SWC’s Fast Five
So, Disappointment(s) of the Week – chances are grim of finding a rental home or buying a garage door. Very specific we know but if you are in those markets, bummer! Redeeming News of the Week – there are ways to promote your brand online that sidestep the noxious humble brag syndrome, headlight technology is coming that doesn’t blind you so others can see the road and, eggs, did you know they are fighting for your attention.
So, here’s this week’s Fast Five:
1 7 ways to promote yourself on social media without bragging
Self-promotion on social media has become integral to brand building but your followers could easily move on if they’re not getting something back. It’s not just about advancing you. Self-promotion can land differently if you follow seven strategies that are aimed at simply helping others.

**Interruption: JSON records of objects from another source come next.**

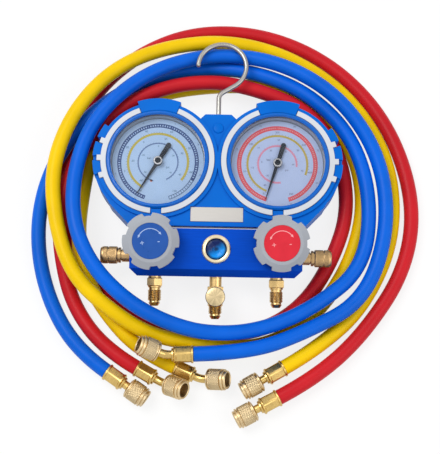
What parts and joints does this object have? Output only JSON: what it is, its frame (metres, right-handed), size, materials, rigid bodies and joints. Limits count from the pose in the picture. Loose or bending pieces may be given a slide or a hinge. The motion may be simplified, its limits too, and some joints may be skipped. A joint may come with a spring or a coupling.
{
  "type": "refrigerant manifold gauge set",
  "caption": "Refrigerant manifold with a pair of pressure gauges in a moulded housing, hand valves, a sight glass, a hanging hook and coiled charging hoses with flare nuts.",
  "frame": {"origin": "on the flat back of the gauge housing, midway between the two gauge axes", "axes": "+X to the right seen from the front, from the low-side gauge to the high-side gauge; +Y towards the hanging hook; +Z out of the gauge faces"},
  "size_m": [0.3286, 0.354, 0.0661],
  "materials": {
    "azure_plastic": "satin",
    "light_grey_plastic": "satin",
    "blue_anodised": "satin anodised",
    "blue_trim": "gloss",
    "red_trim": "gloss",
    "steel": "brushed",
    "brass": "turned",
    "glass": "clear",
    "sight_blue": "clear",
    "dial_blue": "matte print",
    "black": "matte",
    "blue_hose": "satin",
    "red_hose": "satin",
    "yellow_hose": "satin",
    "silver_plate": "satin"
  },
  "bodies": {
    "manifold": {"gauge_housing": "azure_plastic", "rear_cover": "azure_plastic", "rear_screws": "steel", "front_plate": "silver_plate", "manifold_block": "blue_anodised", "sight_ring": "brass", "sight_lens": "sight_blue", "centre_tee": "brass", "guard_ring_left": "light_grey_plastic", "gauge_case_left": "steel", "bezel_left": "blue_trim", "gauge_lens_left": "glass", "dial_left": "dial_blue", "gauge_socket_left": "brass", "bourdon_tube_left": "brass", "valve_bonnet_left": "brass", "bottom_port_left": "brass", "side_port_left": "brass", "guard_ring_right": "light_grey_plastic", "gauge_case_right": "steel", "bezel_right": "blue_trim", "gauge_lens_right": "glass", "dial_right": "dial_blue", "gauge_socket_right": "brass", "bourdon_tube_right": "brass", "valve_bonnet_right": "brass", "bottom_port_right": "brass", "side_port_right": "brass", "hose_blue": "blue_hose", "hose_red": "red_hose", "hose_yellow": "yellow_hose", "ferrule_blue_1": "brass", "ferrule_blue_2": "brass", "ferrule_red_1": "brass", "ferrule_red_2": "brass", "ferrule_yellow_1": "brass", "ferrule_yellow_2": "brass"},
    "hook": {"hook": "steel"},
    "centre_cap": {"centre_cap": "brass"},
    "sector_left": {"sector_gear_left": "brass"},
    "pointer_left": {"pinion_left": "brass", "pointer_left": "black"},
    "valve_left": {"valve_stem_left": "brass"},
    "knob_left": {"knob_left": "light_grey_plastic", "knob_label_left": "blue_trim"},
    "side_cap_left": {"side_cap_left": "brass"},
    "sector_right": {"sector_gear_right": "brass"},
    "pointer_right": {"pinion_right": "brass", "pointer_right": "black"},
    "valve_right": {"valve_stem_right": "brass"},
    "knob_right": {"knob_right": "light_grey_plastic", "knob_label_right": "red_trim"},
    "side_cap_right": {"side_cap_right": "brass"},
    "nut_blue_1": {"hose_nut_blue_1": "brass"},
    "nut_blue_2": {"hose_nut_blue_2": "brass"},
    "nut_red_1": {"hose_nut_red_1": "brass"},
    "nut_red_2": {"hose_nut_red_2": "brass"},
    "nut_yellow_1": {"hose_nut_yellow_1": "brass"},
    "nut_yellow_2": {"hose_nut_yellow_2": "brass"}
  },
  "joints": [
    {"name": "hook_swivel", "type": "hinge", "parent": "manifold", "child": "hook", "pos_m": [0, 0.04, 0.034], "axis": [0, 1, 0], "range_deg": [-3, 3]},
    {"name": "centre_cap_pull", "type": "slide", "parent": "manifold", "child": "centre_cap", "axis": [0, -0.2079, 0.9781], "range_m": [0, 0.01]},
    {"name": "sector_swing_left", "type": "hinge", "parent": "manifold", "child": "sector_left", "pos_m": [-0.05821, -0.02255, 0.0196], "axis": [0, 0, 1], "range_deg": [-1.5, 34.72]},
    {"name": "pointer_turn_left", "type": "hinge", "parent": "manifold", "child": "pointer_left", "pos_m": [-0.05, 0, 0.0316], "axis": [0, 0, 1], "range_deg": [-312.5, 13.5]},
    {"name": "valve_travel_left", "type": "slide", "parent": "manifold", "child": "valve_left", "axis": [0, -0.2079, 0.9781], "range_m": [0, 0.0019]},
    {"name": "knob_turn_left", "type": "hinge", "parent": "valve_left", "child": "knob_left", "pos_m": [-0.052, -0.07327, 0.04936], "axis": [0, -0.2079, 0.9781], "range_deg": [0, 540]},
    {"name": "side_cap_left_pull", "type": "slide", "parent": "manifold", "child": "side_cap_left", "axis": [-1, 0, 0], "range_m": [0, 0.004]},
    {"name": "sector_swing_right", "type": "hinge", "parent": "manifold", "child": "sector_right", "pos_m": [0.04179, -0.02255, 0.0196], "axis": [0, 0, 1], "range_deg": [0, 36.11]},
    {"name": "pointer_turn_right", "type": "hinge", "parent": "manifold", "child": "pointer_right", "pos_m": [0.05, 0, 0.0316], "axis": [0, 0, 1], "range_deg": [-325, 0]},
    {"name": "valve_travel_right", "type": "slide", "parent": "manifold", "child": "valve_right", "axis": [0, -0.2079, 0.9781], "range_m": [0, 0.0019]},
    {"name": "knob_turn_right", "type": "hinge", "parent": "valve_right", "child": "knob_right", "pos_m": [0.052, -0.07327, 0.04936], "axis": [0, -0.2079, 0.9781], "range_deg": [0, 540]},
    {"name": "side_cap_right_pull", "type": "slide", "parent": "manifold", "child": "side_cap_right", "axis": [1, 0, 0], "range_m": [0, 0.012]},
    {"name": "nut_spin_blue_1", "type": "hinge", "parent": "manifold", "child": "nut_blue_1", "pos_m": [-0.06175, -0.1901, 0.009], "axis": [0.8311, -0.5562, 0], "continuous": true},
    {"name": "nut_spin_blue_2", "type": "hinge", "parent": "manifold", "child": "nut_blue_2", "pos_m": [-0.05285, -0.1561, 0.03074], "axis": [-0.8785, 0.2856, 0.383], "continuous": true},
    {"name": "nut_spin_red_1", "type": "hinge", "parent": "manifold", "child": "nut_red_1", "pos_m": [-0.03042, -0.18556, 0.01649], "axis": [0.8195, -0.3085, 0.483], "continuous": true},
    {"name": "nut_spin_red_2", "type": "hinge", "parent": "manifold", "child": "nut_red_2", "pos_m": [0.02584, -0.20611, 0.009], "axis": [-0.8799, -0.4751, 0], "continuous": true},
    {"name": "nut_spin_yellow_1", "type": "hinge", "parent": "manifold", "child": "nut_yellow_1", "pos_m": [0.00322, -0.17851, 0.01494], "axis": [0.9221, -0.0547, 0.383], "continuous": true},
    {"name": "nut_spin_yellow_2", "type": "hinge", "parent": "manifold", "child": "nut_yellow_2", "pos_m": [0.03062, -0.18286, 0.009], "axis": [-0.8644, -0.5028, 0], "continuous": true}
  ],
  "couplings": [
    {"joint": "pointer_turn_left", "follows": "sector_swing_left", "ratio": -9},
    {"joint": "valve_travel_left", "follows": "knob_turn_left", "m_per_rad": 0.00019894},
    {"joint": "pointer_turn_right", "follows": "sector_swing_right", "ratio": -9},
    {"joint": "valve_travel_right", "follows": "knob_turn_right", "m_per_rad": 0.00019894}
  ]
}
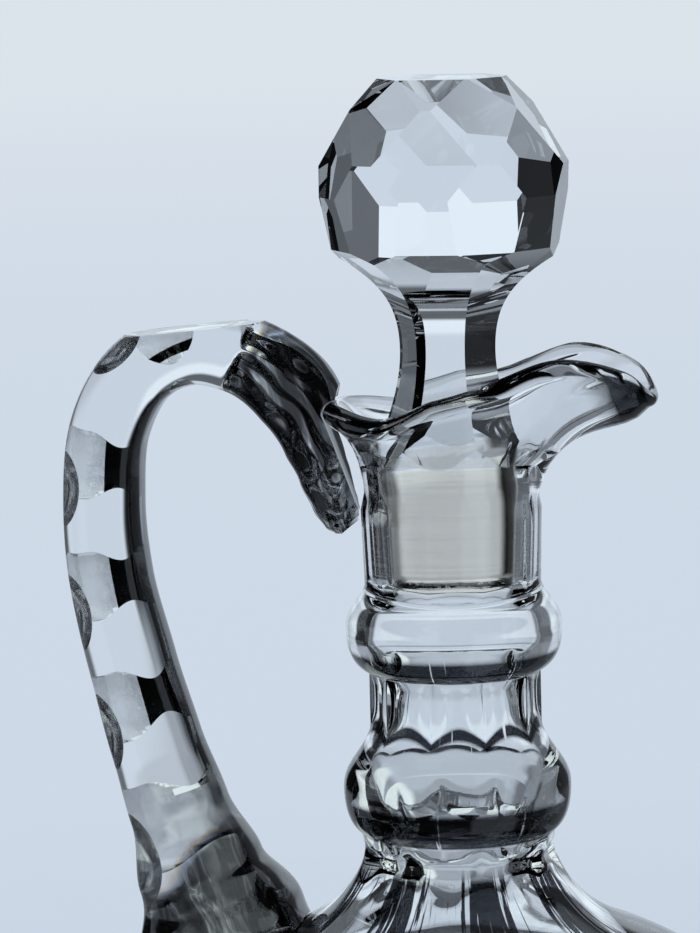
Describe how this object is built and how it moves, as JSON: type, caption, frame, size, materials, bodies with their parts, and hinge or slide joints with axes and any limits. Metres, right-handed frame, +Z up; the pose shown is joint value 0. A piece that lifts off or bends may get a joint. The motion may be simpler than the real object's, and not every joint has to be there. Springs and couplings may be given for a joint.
{
  "type": "cruet",
  "caption": "Cut-glass cruet: flared foot and body, tall panelled neck with two rings, wide pouring lip, applied loop handle with scalloped edges, and a faceted ball stopper.",
  "frame": {"origin": "centre of the flat base, where it stands on the table", "axes": "+Z up along the neck, +X to the pouring lip, -X to the handle"},
  "size_m": [0.089, 0.084, 0.1524],
  "materials": {
    "vessel_glass": "polished",
    "handle_glass": "polished",
    "stopper_glass": "polished, with a finely ground plug"
  },
  "bodies": {
    "vessel_body": {"vessel": "vessel_glass", "handle": "handle_glass"},
    "stopper_body": {"stopper": "stopper_glass"}
  },
  "joints": [
    {"name": "stopper_lift", "type": "slide", "parent": "vessel_body", "child": "stopper_body", "axis": [0, 0, 1], "range_m": [0, 0.045]}
  ]
}
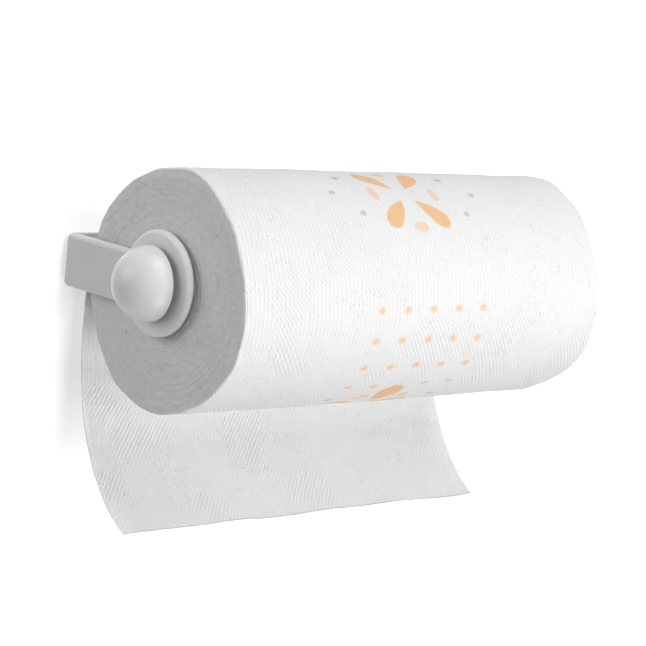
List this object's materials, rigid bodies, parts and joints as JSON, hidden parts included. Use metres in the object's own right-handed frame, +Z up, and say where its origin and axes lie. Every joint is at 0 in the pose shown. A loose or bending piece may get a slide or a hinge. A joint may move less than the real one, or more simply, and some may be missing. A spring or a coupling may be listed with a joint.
{
  "type": "paper towel holder",
  "caption": "Wall-mounted paper towel holder: a plastic bracket whose spring-closed arm and turning hubs carry a paper roll.",
  "frame": {"origin": "middle of the back plate's wall face, level with the hubs' axis", "axes": "+X along the roll from the fixed arm towards the swinging arm, +Y into the wall, +Z up"},
  "size_m": [0.34, 0.1459, 0.2066],
  "materials": {
    "white_plastic": "satin",
    "nylon": "satin",
    "zinc_steel": "satin",
    "spring_steel": "satin",
    "core_card": "matte",
    "wound_paper": "matte",
    "towel_sheet": "matte"
  },
  "bodies": {
    "holder": {"bracket": "white_plastic", "hinge_pin": "zinc_steel", "hinge_clip": "spring_steel", "hinge_spring": "spring_steel", "hanging_sheet": "towel_sheet"},
    "swing_arm": {"right_arm": "white_plastic"},
    "roll": {"core_tube": "core_card", "paper_roll": "wound_paper"},
    "left_spindle": {"left_hub": "white_plastic", "left_thrust_washer": "nylon", "left_wave_washer": "spring_steel", "left_knob": "white_plastic", "left_hub_screw": "zinc_steel"},
    "right_spindle": {"right_hub": "white_plastic", "right_thrust_washer": "nylon", "right_wave_washer": "spring_steel", "right_knob": "white_plastic", "right_hub_screw": "zinc_steel"}
  },
  "joints": [
    {"name": "arm_swing", "type": "hinge", "parent": "holder", "child": "swing_arm", "pos_m": [0.14445, -0.005, 0], "axis": [0, 0, 1], "range_deg": [0, 35], "stiffness_Nm_per_rad": 0.12, "springref_deg": -57.3, "deforming": ["hinge_spring"]},
    {"name": "roll_spin", "type": "hinge", "parent": "holder", "child": "roll", "pos_m": [0, -0.0792, -0.00449], "axis": [1, 0, 0], "continuous": true},
    {"name": "left_hub_spin", "type": "hinge", "parent": "holder", "child": "left_spindle", "pos_m": [-0.14945, -0.0792, 0], "axis": [1, 0, 0], "continuous": true},
    {"name": "right_hub_spin", "type": "hinge", "parent": "swing_arm", "child": "right_spindle", "pos_m": [0.14945, -0.0792, 0], "axis": [1, 0, 0], "continuous": true}
  ],
  "couplings": [
    {"joint": "left_hub_spin", "follows": "roll_spin", "ratio": 1.2824},
    {"joint": "right_hub_spin", "follows": "roll_spin", "ratio": 1.2824}
  ]
}
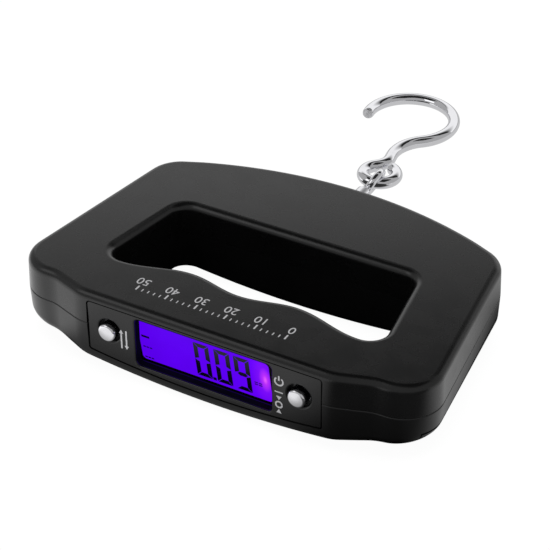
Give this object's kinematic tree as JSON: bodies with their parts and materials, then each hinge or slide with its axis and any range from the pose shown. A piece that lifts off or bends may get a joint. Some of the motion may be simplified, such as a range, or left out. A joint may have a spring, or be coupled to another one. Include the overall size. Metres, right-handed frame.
{
  "type": "digital luggage scale",
  "caption": "Hand-held digital luggage scale: black D-shaped body with a finger-grip window, lit display, push buttons and a swivelling wire hook.",
  "frame": {"origin": "on the underside's flat foot, midway across the body's width and straight below the middle of the load cell", "axes": "+Z out of the printed face, -Y out of the display edge, +Y towards the hook, +X to the power button's side"},
  "size_m": [0.1346, 0.1665, 0.0255],
  "materials": {
    "shell_top": "satin black moulded ABS",
    "shell_bottom": "satin black moulded ABS",
    "panel": "smooth black moulded ABS",
    "screw_steel": "zinc-plated steel",
    "display": "display glass lit blue-violet from behind",
    "guide": "clear acrylic light guide",
    "led": "white moulded package",
    "zebra": "conductive silicone strip",
    "board": "green solder mask",
    "epoxy": "black epoxy",
    "button_chrome": "chrome-plated cap",
    "plunger": "black nylon",
    "switch_body": "moulded housing",
    "cell_alloy": "machined aluminium",
    "gauge_foil": "foil on polyimide",
    "cable_grey": "grey PVC",
    "plated_steel": "polished nickel-plated steel wire",
    "battery_wrap": "printed film wrap",
    "spring_steel": "nickel-plated spring steel",
    "lead_red": "red PVC",
    "lead_black": "black PVC",
    "lead_yellow": "yellow PVC"
  },
  "bodies": {
    "body": {"front_shell": "shell_top", "rear_shell": "shell_bottom", "case_screws": "screw_steel", "display_panel": "panel", "lcd_glass": "display", "light_guide": "guide", "backlight_led": "led", "lcd_connector": "zebra", "main_board": "board", "controller_chip": "epoxy", "board_screws": "screw_steel", "unit_switch": "switch_body", "power_switch": "switch_body", "load_cell": "cell_alloy", "left_strain_gauge": "gauge_foil", "right_strain_gauge": "gauge_foil", "load_cell_screws": "screw_steel", "sensor_cable": "cable_grey", "left_battery": "battery_wrap", "right_battery": "battery_wrap", "left_positive_contact": "spring_steel", "left_negative_contact": "spring_steel", "right_positive_contact": "spring_steel", "right_negative_contact": "spring_steel", "left_battery_lead": "lead_red", "right_battery_lead": "lead_black", "battery_link_lead": "lead_yellow"},
    "unit_button": {"unit_button": "button_chrome", "unit_plunger": "plunger"},
    "power_button": {"power_button": "button_chrome", "power_plunger": "plunger"},
    "eye_bolt": {"eye_bolt": "plated_steel", "bolt_washer": "plated_steel", "bolt_nut": "plated_steel"},
    "hook": {"hook": "plated_steel"},
    "left_battery_door": {"left_battery_door": "shell_bottom"},
    "right_battery_door": {"right_battery_door": "shell_bottom"}
  },
  "joints": [
    {"name": "unit_press", "type": "slide", "parent": "body", "child": "unit_button", "axis": [0, 1, 0], "range_m": [0, 0.0005], "stiffness_N_per_m": 400, "springref_m": -0.0002},
    {"name": "power_press", "type": "slide", "parent": "body", "child": "power_button", "axis": [0, 1, 0], "range_m": [0, 0.0005], "stiffness_N_per_m": 400, "springref_m": -0.0002},
    {"name": "eye_swivel", "type": "hinge", "parent": "body", "child": "eye_bolt", "pos_m": [0, 0.0319, 0.0175], "axis": [0, 1, 0], "continuous": true},
    {"name": "hook_swing", "type": "hinge", "parent": "eye_bolt", "child": "hook", "pos_m": [-0.0007, 0.0372, 0.0175], "axis": [0, 0, 1], "range_deg": [-80, 58]},
    {"name": "left_door_slide", "type": "slide", "parent": "body", "child": "left_battery_door", "axis": [-1, 0, 0], "range_m": [0, 0.024]},
    {"name": "right_door_slide", "type": "slide", "parent": "body", "child": "right_battery_door", "axis": [1, 0, 0], "range_m": [0, 0.024]}
  ]
}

2 Want to rent a house? Good luck!
Renting a home is even harder than buying one in the unrelentingly hot U.S. housing market. Remote workers fleeing coastal cities during the pandemic spurred double-digit increases in housing costs and squeezed supply. Rental prices for single-family homes grew an average of 7.8 percent in 2021.
3 Supermarket’s egg aisle has some of the hottest branding in the store
As more egg brands have started to appear on shelves, they’ve gotten increasingly creative in their efforts to catch a casual shopper’s eye. Premium eggs brands, long dogged by confusing terminology (what’s the difference between cage-free and free-range?), have started to favor design rather than language as a means of indicating quality.
4 The great garage door holdup
These last two years, the garage has become the answer to all kinds of pandemic problems. It’s the remote office, the home gym and the one-room schoolhouse. Homebuilders used to order garage doors several weeks before finishing a house are now ordering them before the foundation is poured.
5 New headlights approved that won’t blind oncoming drivers
Anyone who has ever been blinded by high-beam headlights will be happy to hear this. U.S. highway safety regulators are about to allow new high-tech headlights that can automatically tailor beams so they focus on dark areas of the road and won’t create glare for oncoming drivers.